# 1,000 posts!!!



## Freebird (Jun 4, 2008)

Hey I got to 1,000 posts! Is there some kind of prize for that?


----------



## Lucky13 (Jun 4, 2008)

Indeed it is buddy.....YOU BUY US ALL A ROUND...!!!


----------



## A4K (Jun 4, 2008)

Well said, Jan! I still owe ya's a round too, and I see Mr. Lucky is heading for the five round mark..


----------



## Freebird (Jun 4, 2008)

A prize something like this?


----------



## Lucky13 (Jun 4, 2008)

Nope, sorry Mr Freebird, she's Miss 2000 posts....


----------



## Heinz (Jun 4, 2008)

I missed out then..............


----------



## Freebird (Jun 4, 2008)

Whats the prize for 1,000 posts then?

Probably just a book or something like that...


----------



## Henk (Jun 4, 2008)

I missed the 1000th and 2000th post prize, this is not right!


----------



## Heinz (Jun 4, 2008)

I just realised I missed 3000 too................


----------



## Screaming Eagle (Jun 4, 2008)

just wait what les gives you for your 1000 post present freebird!


----------



## Wayne Little (Jun 4, 2008)

In that case I'd run for cover NOW freebird!


----------



## Thorlifter (Jun 4, 2008)

I got my 1000th post present from Les, the dirty little so and so. (walks away still limping)


----------



## Njaco (Jun 4, 2008)

Congrats, Freebird!


----------



## ccheese (Jun 4, 2008)

Chris...... You're inhumane.....

Charles


----------



## evangilder (Jun 4, 2008)




----------



## trackend (Jun 4, 2008)

Oi were did you get my ex's picture NJ ?


----------



## Lucky13 (Jun 4, 2008)

So they retired.....eerrrmmm.....her then?


----------



## Freebird (Jun 4, 2008)

Lucky13 said:


> So they retired.....eerrrmmm.....her then?

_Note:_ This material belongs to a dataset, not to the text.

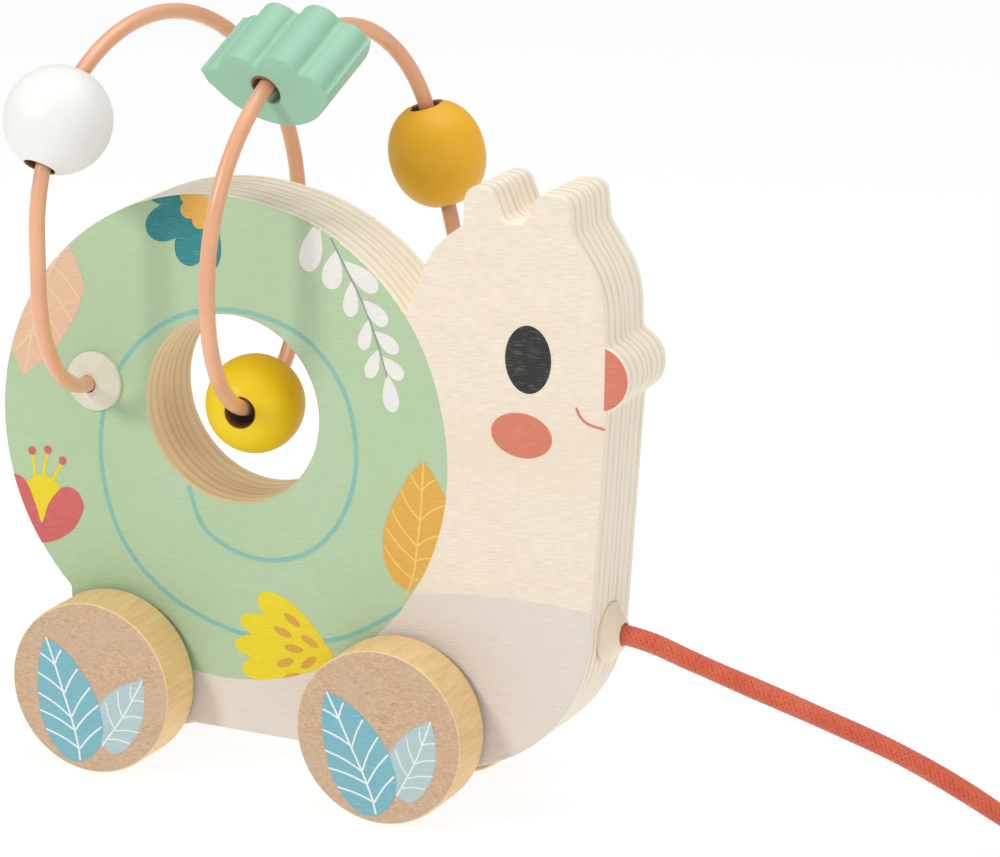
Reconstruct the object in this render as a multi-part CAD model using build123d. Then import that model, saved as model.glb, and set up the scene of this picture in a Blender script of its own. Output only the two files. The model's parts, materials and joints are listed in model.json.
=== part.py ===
from build123d import *
import math
import os

# Pull-along snail with a bead wire. Millimetres, +Z up, +X the way the snail faces,
# +Y its left side. The origin is on the floor under the middle of the toy.

# ---- driving dimensions ----
board = 12.0                    # each of the two plywood boards, glued face to face
edge_ease = 0.6                 # rounding of the outer edges of the body
shell_x, shell_z, shell_r = -23.7, 88.3, 62.8
crown_x, crown_z, crown_r = -19.8, 92.5, 58.0    # fuller part of the shell behind the head
hole_x, hole_z, hole_r = -20.7, 96.5, 24.3
nose_x, nose_z, nose_r, nose_blend = 78.3, 117.1, 8.2, 2.0
foot_z = 11.8                   # underside of the body above the floor

wheel_r, wheel_w, wheel_gap = 22.5, 14.0, 1.5
wheel_edge = 0.6
axle_r, axle_fit = 2.5, 0.06    # steel rod, and its running clearance in the bushes
axle_depth = 9.0                # blind hole in each wheel
axle_chamfer = 0.4
axle_x = {"rear": -53.2, "front": 28.2}
bush_r, bush_flange_r, bush_flange = 4.0, 6.5, 1.0
bush_length = 9.0

wire_r = 2.0
wire_end = 4.0                  # how far each end stops short of the glue joint
cap_r, cap_tip_r, cap_rim, cap_height = 7.7, 3.6, 1.0, 4.0
cap_bore_gap = 0.25             # between a cap and the wire or cord through it
cap_ease = 0.6                  # rounding of a cap's outer corners
cap_spot_gap = 0.2              # around the cord's cap, in its flat spot on the breast

bore_r = 3.8                    # the beads' bores
white_r, yellow_r = 13.5, 12.6
orange_r, orange_length, orange_flat_r = 12.3, 25.4, 5.2
orange_shoulder_r, orange_shoulder = 9.7, 9.0    # radius, and distance from the middle
bore_ease = 0.5                 # rounding of the beads' bore mouths
green_lean, orange_lean = 5.0, 6.5    # degrees that two beads tip in their loose bores
cloud_length, cloud_notch, cloud_ease = 21.0, 1.8, 0.5
cloud_bowl_r, cloud_bowl_depth, cloud_brim = 20.0, 10.7, 3.0
# The cloud's lobes: outward and sideways place of the centre, and radius.
cloud_lobes = [(1.0, -14.8, 3.4), (4.0, -6.6, 5.9), (5.6, 5.8, 6.0), (2.8, 13.4, 4.7)]

cord_r = 2.6
cord_exit_x, cord_z = 78.0, 49.6
anchor_bore_r, anchor_depth, anchor_knot_r = 4.6, 20.0, 4.4
cap_stem = 7.0
coil_outer_r, coil_turns, turn_pitch, coil_lead = 34.0, 2.6, 5.6, 20.0
end_knot_r, knot_flat = 5.5, 0.9
floor_gap = 0.1                 # cord above the floor

# Corners of the neck, head and foot: x, z and the radius that rounds each one.
head_and_foot = [
    (24.2, 119.3, 0.0),
    (34.1, 144.8, 20.0),        # back of the head
    (42.2, 150.9, 1.2),
    (42.6, 161.0, 4.0),         # rear horn
    (49.4, 161.0, 3.0),
    (52.8, 152.8, 2.4),         # notch between the horns
    (58.2, 152.8, 2.4),
    (62.2, 160.9, 3.4),         # front horn
    (70.2, 160.9, 3.4),
    (71.2, 151.6, 3.0),
    (79.9, 138.8, 24.0),        # brow
    (80.7, 117.0, 0.0),
    (81.2, 108.0, 0.0),
    (76.0, foot_z, 41.0),       # breast to foot
    (-65.5, foot_z, 14.0),      # heel
    (-67.6, 46.0, 0.0),
]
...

Or she was the 500 point babe....


----------



## Njaco (Jun 4, 2008)

I just hope she ain't the 5,000 prize!


----------



## Lucky13 (Jun 4, 2008)

Looking in the archives, I see that it was the 250 mark...


----------



## Bucksnort101 (Jun 4, 2008)

Good lord, that's the kinda thing that will may a guy stop coming to this site!!!
Contrary to the Breaking News thread looking at that type of cleavage could cause you're heart to stop altogether.


----------



## marshall (Jun 4, 2008)

I guess I won't be posting much here...


----------



## Njaco (Jun 4, 2008)

Good one, marshall!


----------



## Freebird (Jun 4, 2008)

marshall said:


> I guess I won't be posting much here...



Just think Marshall, another 194 posts and the "250 post" girl of your dreams {*Nightmares*!!}   could show up at your door!


----------



## Lucky13 (Jun 4, 2008)

Be afraid, be very afraid..... *evil laughter*


----------



## Gnomey (Jun 4, 2008)

I never got a prize for anyone of the "milestones" (not that I care especially with the quality of the prizes on other)...


----------



## Njaco (Jun 4, 2008)

Thats because only you, Cheddar and Adler have been able to enjoy the 10,000 post award!


----------



## Gnomey (Jun 4, 2008)

Ah that is better now wonder what I'll get for 15,000...


----------



## Henk (Jun 4, 2008)

Oh yes.


----------



## Soren (Jun 5, 2008)

Phewweee! Those two ugly previous ones must be the "banned member reward" !

I gotta go watch the BREAKING NEWS!! thread to wash my eyes of all this uncleanliness!


----------



## Henk (Jun 6, 2008)

Ha ha ha...


----------